Proposals on the way forward

I begin by asking the question by Anthea Roberts, what makes something fly? In this case, what would be the best flight path for African states in the ISDS reforms? Be as it may, I admit we need to strengthen exhaustion of local remedies in the investment treaties, whether by negotiation or by local courts or ombudsman offices. My views is that first we must propose incremental reforms such as code of conduct for arbitrators, an early dismissal procedure and mechanisms for joint interpretations through renegotiation of the treaties to include these provisions where they do not. States could also consider to adopt an opt-in multilateral treaty that applies retrospectively to existing treaties, as UNCITRAL did for the Mauritius Convention on Transparency.

Eventually I believe we will have to make systemic reforms. The establishment of the investment court as canvased in the first and supplemental CIDS reports would in my views solve most of the perception worries by the African states. Having an appellate mechanism of whichever form is one that would also go a long way to save the day.  As Anthea Roberts opines, (and in my view correctly so), examining a suite of incremental and systemic reforms makes sense not only because it suits the current political climate, but also because these options run on different time lines and may be pursued in different ways (e.g. bilaterally or multilaterally) and in different fora (e.g. ICSID, the OECD or UNCTAD).
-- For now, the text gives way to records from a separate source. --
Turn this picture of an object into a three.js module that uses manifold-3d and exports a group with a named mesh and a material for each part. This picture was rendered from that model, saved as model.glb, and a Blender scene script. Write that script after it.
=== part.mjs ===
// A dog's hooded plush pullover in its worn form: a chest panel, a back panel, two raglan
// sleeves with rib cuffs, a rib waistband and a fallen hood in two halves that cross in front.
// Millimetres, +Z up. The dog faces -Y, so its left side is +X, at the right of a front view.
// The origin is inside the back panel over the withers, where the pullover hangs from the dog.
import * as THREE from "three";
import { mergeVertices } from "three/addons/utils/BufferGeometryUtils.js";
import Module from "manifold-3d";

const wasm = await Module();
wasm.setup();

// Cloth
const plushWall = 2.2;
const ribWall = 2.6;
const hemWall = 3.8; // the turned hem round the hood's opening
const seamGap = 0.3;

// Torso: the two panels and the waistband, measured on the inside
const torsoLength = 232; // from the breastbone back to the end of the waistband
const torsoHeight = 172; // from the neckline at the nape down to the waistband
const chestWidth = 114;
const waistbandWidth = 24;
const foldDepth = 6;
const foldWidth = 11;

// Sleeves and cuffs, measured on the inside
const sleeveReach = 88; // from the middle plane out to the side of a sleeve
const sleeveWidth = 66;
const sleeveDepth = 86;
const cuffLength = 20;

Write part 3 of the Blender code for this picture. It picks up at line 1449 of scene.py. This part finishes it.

If Africa is genuinely interested in the reforms of ISDS then the words of the Kenyan delegation at the UNCITRAL working group must be our yards stick; the desired outcome will only be achieved when we begin to consider the substantive issues in an open, frank, free, and transparent manner, noting the need to fast track the conclusion of a holistic reform process of the ISDS. Perceptions and plausible folk theories aimed at nothing but creating hegemony in ISDS must be shunned. My crystal ball tells me that ISDS is here to stay, thus we must make no mistakes, but shape ISDS to suit our future interests.